Supplied records:
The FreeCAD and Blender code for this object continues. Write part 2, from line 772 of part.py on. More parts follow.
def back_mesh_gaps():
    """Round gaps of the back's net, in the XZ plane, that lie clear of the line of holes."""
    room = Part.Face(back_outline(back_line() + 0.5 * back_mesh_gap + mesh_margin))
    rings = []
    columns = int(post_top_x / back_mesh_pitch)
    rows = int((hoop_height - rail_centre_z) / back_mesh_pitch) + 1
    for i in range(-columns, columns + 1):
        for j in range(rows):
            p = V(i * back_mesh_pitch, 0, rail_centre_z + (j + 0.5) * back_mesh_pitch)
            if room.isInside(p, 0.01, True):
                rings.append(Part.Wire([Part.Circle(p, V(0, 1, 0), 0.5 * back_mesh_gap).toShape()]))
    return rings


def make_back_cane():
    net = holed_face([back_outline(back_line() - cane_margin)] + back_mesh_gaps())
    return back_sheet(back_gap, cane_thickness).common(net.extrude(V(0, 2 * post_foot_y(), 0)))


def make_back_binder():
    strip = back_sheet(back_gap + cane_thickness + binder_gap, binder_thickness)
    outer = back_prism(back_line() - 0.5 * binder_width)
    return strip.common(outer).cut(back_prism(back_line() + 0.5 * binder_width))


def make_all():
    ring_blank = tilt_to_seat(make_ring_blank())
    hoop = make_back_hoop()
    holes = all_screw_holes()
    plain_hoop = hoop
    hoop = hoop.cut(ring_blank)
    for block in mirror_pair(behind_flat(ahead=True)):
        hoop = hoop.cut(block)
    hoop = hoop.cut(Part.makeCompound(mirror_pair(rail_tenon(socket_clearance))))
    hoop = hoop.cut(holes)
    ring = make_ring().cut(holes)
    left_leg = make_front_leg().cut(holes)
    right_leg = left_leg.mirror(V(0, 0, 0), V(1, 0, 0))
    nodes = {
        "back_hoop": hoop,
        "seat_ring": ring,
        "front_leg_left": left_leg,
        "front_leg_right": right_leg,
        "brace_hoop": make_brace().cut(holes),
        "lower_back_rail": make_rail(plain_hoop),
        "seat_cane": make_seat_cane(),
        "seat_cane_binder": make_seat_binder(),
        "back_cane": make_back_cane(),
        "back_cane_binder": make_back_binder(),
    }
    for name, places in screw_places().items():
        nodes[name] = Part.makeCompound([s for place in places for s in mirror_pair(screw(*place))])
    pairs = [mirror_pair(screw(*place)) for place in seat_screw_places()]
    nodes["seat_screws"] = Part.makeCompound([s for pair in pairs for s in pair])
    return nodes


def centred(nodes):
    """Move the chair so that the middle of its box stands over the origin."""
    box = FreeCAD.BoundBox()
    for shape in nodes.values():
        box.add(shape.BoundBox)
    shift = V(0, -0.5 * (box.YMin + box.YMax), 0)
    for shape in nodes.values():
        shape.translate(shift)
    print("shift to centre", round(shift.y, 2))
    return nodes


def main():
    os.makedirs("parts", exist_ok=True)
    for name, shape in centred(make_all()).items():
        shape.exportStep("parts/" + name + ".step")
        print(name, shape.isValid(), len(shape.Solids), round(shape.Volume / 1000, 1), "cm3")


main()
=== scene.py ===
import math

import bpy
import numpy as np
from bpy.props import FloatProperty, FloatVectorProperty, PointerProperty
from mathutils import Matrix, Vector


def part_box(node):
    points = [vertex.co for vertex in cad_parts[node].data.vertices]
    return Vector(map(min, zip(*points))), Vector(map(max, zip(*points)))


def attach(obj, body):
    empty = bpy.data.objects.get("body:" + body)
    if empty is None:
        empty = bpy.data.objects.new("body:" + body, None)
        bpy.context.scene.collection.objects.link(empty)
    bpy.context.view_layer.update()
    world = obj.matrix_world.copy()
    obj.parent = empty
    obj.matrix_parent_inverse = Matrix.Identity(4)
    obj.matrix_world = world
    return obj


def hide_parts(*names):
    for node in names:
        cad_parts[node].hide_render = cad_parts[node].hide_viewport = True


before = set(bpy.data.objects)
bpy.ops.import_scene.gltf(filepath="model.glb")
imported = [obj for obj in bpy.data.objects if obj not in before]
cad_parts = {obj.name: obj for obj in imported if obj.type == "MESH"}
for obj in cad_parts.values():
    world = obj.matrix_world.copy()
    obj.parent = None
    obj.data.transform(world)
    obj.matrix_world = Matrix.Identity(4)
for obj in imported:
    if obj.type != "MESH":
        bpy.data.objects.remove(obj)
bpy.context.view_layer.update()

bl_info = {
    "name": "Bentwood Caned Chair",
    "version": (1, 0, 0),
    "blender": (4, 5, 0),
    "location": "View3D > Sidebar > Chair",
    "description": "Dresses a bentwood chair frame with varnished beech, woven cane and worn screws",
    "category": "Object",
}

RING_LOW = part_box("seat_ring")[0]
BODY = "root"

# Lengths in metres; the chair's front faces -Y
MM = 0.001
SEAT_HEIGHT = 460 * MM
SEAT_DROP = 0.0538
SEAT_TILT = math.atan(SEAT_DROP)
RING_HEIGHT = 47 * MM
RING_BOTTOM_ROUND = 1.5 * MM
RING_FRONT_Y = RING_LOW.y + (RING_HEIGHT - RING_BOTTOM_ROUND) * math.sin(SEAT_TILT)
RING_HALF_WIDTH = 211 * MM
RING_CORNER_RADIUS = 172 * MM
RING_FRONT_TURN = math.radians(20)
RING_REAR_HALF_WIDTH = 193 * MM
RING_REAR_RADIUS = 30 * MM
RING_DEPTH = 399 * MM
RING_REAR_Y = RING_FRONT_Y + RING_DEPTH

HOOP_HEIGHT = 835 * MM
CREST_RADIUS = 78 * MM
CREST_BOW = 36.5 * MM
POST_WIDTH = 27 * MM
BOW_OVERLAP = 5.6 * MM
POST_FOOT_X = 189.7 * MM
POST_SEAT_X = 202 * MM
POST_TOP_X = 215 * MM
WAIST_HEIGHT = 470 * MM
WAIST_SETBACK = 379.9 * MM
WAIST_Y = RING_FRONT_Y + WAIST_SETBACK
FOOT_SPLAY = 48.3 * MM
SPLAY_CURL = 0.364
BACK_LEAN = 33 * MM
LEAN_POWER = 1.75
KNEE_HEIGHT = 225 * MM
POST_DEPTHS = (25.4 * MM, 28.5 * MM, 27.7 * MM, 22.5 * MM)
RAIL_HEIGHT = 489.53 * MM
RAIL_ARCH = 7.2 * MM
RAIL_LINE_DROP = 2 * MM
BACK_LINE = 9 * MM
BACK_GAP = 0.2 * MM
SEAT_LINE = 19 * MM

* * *

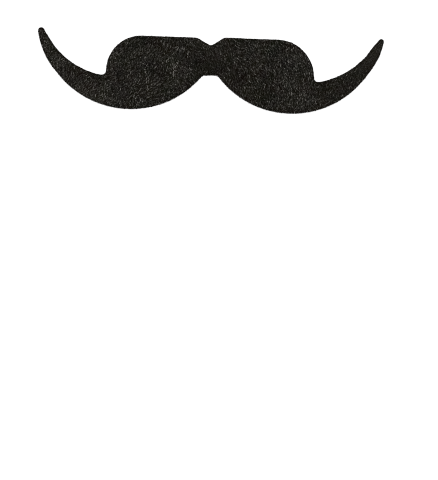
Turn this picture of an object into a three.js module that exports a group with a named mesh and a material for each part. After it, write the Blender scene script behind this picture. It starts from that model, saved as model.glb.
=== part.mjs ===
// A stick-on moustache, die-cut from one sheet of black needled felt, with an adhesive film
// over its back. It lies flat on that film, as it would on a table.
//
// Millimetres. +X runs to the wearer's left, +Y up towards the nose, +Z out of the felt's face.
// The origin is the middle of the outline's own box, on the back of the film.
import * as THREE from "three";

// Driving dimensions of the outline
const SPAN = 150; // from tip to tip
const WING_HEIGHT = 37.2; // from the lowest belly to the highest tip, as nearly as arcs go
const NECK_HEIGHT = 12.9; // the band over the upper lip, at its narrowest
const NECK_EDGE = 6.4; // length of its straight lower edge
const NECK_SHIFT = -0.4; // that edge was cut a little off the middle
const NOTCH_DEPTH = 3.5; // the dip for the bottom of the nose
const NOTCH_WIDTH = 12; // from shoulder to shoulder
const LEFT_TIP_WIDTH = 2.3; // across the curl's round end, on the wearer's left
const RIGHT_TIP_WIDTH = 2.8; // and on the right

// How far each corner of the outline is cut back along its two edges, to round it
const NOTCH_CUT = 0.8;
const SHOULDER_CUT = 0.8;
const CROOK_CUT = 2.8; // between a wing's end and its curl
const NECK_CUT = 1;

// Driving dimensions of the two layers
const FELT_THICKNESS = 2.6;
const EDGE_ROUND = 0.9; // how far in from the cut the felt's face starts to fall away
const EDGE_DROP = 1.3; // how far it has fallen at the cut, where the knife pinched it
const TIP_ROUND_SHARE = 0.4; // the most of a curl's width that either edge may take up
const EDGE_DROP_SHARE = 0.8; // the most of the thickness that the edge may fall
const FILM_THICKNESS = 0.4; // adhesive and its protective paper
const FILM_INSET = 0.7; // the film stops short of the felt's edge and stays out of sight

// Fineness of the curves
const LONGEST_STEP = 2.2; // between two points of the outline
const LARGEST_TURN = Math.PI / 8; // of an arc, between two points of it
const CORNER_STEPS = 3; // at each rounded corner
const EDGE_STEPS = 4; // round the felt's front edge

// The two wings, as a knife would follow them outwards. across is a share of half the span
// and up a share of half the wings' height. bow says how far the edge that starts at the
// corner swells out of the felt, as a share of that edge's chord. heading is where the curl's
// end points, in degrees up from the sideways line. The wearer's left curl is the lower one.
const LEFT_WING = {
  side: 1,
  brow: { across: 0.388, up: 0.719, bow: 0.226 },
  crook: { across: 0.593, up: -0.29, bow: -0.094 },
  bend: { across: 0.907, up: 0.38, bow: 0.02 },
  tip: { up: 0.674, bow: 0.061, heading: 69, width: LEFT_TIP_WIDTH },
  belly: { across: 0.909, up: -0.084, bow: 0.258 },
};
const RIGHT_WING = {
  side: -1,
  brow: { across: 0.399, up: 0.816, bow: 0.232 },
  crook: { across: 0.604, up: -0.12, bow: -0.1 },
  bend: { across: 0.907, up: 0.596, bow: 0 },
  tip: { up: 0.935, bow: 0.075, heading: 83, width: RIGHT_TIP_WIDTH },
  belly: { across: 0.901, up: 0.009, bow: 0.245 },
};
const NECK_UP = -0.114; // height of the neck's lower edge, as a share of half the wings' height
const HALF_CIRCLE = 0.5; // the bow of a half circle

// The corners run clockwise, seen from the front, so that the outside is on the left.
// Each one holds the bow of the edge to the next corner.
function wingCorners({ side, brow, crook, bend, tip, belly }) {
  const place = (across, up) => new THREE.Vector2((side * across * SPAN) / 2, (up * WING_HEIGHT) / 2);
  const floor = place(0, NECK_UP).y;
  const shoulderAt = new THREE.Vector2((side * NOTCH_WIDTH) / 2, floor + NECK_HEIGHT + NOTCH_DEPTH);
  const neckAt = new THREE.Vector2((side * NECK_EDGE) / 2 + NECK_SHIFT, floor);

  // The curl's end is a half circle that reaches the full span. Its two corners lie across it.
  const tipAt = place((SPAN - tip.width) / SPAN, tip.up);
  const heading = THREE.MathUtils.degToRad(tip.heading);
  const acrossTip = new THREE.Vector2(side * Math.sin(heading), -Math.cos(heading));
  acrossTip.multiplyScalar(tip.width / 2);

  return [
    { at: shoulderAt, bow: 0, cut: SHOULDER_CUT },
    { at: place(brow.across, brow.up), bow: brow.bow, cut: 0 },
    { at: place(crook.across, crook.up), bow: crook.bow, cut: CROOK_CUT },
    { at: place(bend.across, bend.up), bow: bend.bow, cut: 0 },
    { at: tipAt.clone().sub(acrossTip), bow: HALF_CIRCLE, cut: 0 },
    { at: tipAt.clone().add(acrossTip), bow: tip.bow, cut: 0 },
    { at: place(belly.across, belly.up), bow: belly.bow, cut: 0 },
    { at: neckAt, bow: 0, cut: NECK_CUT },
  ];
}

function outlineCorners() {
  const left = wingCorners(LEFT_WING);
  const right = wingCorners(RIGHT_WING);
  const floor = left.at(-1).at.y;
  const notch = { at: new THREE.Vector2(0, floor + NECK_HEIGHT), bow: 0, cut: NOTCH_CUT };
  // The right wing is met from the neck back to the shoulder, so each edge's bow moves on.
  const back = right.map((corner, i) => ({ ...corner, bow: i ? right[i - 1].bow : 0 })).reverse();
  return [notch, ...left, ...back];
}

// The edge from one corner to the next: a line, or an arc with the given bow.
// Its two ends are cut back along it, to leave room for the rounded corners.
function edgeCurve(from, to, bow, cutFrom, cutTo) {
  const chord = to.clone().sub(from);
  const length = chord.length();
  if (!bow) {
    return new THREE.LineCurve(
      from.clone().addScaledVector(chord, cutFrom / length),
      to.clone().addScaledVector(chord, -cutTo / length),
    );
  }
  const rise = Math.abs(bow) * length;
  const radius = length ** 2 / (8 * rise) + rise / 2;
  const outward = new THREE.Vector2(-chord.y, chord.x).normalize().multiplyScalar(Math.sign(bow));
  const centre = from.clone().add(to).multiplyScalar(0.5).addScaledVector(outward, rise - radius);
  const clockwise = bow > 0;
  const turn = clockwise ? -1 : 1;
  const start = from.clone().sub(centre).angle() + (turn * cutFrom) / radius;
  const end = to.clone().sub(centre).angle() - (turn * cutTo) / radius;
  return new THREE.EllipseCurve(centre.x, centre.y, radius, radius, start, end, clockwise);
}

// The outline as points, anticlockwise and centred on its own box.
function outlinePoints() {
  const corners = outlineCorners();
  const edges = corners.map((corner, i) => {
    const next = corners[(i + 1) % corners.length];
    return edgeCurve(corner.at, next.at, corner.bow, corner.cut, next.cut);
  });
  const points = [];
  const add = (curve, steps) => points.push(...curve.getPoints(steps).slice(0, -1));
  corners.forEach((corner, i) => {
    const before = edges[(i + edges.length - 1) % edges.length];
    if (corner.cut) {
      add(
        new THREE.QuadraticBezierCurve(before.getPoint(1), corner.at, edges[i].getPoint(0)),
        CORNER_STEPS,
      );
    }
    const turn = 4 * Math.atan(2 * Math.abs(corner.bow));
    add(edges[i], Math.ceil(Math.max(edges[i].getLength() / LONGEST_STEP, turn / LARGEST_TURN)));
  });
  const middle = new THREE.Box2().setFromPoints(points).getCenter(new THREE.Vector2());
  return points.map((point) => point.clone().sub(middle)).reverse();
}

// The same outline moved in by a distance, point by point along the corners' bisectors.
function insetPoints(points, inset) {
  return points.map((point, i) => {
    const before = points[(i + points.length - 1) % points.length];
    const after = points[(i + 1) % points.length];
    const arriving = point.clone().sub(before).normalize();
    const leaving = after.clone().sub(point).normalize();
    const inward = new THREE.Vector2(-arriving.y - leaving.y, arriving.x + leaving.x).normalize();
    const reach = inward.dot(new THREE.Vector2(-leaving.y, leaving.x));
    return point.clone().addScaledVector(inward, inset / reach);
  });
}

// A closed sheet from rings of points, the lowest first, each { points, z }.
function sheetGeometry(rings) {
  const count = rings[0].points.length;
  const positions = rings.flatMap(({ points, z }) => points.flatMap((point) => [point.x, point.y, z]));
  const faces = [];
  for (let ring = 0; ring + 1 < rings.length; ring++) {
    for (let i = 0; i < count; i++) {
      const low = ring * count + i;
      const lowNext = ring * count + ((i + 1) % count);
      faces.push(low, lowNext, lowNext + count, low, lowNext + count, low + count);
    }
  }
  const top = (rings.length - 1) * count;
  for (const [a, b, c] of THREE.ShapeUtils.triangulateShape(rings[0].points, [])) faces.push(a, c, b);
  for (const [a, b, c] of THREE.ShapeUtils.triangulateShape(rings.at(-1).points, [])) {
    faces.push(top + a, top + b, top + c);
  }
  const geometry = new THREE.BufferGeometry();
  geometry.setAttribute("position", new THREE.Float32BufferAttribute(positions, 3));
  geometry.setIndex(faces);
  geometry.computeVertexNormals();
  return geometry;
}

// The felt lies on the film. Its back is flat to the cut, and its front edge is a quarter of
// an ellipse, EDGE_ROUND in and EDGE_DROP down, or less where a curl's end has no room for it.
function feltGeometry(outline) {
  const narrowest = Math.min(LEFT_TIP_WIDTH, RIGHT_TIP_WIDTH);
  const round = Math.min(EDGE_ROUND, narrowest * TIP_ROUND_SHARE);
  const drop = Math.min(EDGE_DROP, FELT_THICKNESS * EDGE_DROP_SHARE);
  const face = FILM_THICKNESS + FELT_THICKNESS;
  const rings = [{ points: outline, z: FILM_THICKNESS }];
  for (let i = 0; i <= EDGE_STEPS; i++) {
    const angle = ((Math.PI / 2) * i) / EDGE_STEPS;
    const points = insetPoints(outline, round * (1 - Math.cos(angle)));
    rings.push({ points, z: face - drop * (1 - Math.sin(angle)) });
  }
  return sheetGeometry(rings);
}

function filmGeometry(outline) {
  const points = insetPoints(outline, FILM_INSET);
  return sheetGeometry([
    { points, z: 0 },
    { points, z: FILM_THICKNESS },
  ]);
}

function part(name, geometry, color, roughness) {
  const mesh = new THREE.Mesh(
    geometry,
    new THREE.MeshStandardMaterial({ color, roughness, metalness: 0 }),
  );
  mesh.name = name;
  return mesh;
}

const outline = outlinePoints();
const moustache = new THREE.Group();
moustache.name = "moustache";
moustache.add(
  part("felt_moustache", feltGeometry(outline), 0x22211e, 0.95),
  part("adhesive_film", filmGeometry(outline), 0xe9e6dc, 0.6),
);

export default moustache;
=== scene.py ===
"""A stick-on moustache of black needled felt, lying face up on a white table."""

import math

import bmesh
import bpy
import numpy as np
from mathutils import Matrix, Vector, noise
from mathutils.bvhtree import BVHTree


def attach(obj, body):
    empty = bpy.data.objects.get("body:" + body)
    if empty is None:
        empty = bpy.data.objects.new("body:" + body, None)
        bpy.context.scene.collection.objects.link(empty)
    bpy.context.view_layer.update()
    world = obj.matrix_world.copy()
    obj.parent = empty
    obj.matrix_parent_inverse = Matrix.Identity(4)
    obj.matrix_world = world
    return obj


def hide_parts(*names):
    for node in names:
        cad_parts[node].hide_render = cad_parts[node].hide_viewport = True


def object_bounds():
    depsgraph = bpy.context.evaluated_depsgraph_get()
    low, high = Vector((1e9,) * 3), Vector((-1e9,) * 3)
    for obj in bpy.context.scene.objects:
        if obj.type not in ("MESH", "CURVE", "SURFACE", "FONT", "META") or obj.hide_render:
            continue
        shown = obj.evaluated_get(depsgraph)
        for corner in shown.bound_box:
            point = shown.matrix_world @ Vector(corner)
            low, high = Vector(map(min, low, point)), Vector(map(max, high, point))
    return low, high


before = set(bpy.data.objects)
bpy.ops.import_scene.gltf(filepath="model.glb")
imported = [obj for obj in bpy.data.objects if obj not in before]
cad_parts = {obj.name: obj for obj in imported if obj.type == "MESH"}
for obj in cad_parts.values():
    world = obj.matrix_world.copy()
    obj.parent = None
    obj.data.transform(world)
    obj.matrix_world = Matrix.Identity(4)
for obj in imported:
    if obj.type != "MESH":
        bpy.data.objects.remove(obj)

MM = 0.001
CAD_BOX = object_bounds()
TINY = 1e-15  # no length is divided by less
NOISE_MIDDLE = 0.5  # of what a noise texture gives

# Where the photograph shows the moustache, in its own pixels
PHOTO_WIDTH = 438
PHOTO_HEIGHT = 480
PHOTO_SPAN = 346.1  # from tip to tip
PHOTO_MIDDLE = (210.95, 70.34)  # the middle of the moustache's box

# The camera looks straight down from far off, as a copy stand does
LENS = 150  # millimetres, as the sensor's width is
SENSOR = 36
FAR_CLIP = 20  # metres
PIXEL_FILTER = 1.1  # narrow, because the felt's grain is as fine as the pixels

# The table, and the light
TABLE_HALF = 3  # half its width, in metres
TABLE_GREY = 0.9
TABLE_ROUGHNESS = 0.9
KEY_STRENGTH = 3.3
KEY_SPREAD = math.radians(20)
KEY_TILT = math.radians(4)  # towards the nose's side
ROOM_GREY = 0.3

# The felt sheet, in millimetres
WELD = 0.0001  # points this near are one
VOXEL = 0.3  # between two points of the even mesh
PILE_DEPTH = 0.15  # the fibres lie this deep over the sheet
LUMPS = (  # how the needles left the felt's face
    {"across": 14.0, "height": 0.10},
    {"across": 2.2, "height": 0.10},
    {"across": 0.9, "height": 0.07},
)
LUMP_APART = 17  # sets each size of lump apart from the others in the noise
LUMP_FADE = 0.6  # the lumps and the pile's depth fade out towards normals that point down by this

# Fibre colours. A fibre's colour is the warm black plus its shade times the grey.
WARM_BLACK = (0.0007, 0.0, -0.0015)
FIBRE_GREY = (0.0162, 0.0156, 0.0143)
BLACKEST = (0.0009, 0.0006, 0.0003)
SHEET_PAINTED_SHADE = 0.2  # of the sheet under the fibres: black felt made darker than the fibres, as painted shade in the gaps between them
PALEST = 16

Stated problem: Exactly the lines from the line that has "const outline = outlinePoints();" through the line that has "return low, high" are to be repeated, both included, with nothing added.

Solution:
const outline = outlinePoints();
const moustache = new THREE.Group();
moustache.name = "moustache";
moustache.add(
  part("felt_moustache", feltGeometry(outline), 0x22211e, 0.95),
  part("adhesive_film", filmGeometry(outline), 0xe9e6dc, 0.6),
);

export default moustache;
=== scene.py ===
"""A stick-on moustache of black needled felt, lying face up on a white table."""

import math

import bmesh
import bpy
import numpy as np
from mathutils import Matrix, Vector, noise
from mathutils.bvhtree import BVHTree


def attach(obj, body):
    empty = bpy.data.objects.get("body:" + body)
    if empty is None:
        empty = bpy.data.objects.new("body:" + body, None)
        bpy.context.scene.collection.objects.link(empty)
    bpy.context.view_layer.update()
    world = obj.matrix_world.copy()
    obj.parent = empty
    obj.matrix_parent_inverse = Matrix.Identity(4)
    obj.matrix_world = world
    return obj


def hide_parts(*names):
    for node in names:
        cad_parts[node].hide_render = cad_parts[node].hide_viewport = True


def object_bounds():
    depsgraph = bpy.context.evaluated_depsgraph_get()
    low, high = Vector((1e9,) * 3), Vector((-1e9,) * 3)
    for obj in bpy.context.scene.objects:
        if obj.type not in ("MESH", "CURVE", "SURFACE", "FONT", "META") or obj.hide_render:
            continue
        shown = obj.evaluated_get(depsgraph)
        for corner in shown.bound_box:
            point = shown.matrix_world @ Vector(corner)
            low, high = Vector(map(min, low, point)), Vector(map(max, high, point))
    return low, high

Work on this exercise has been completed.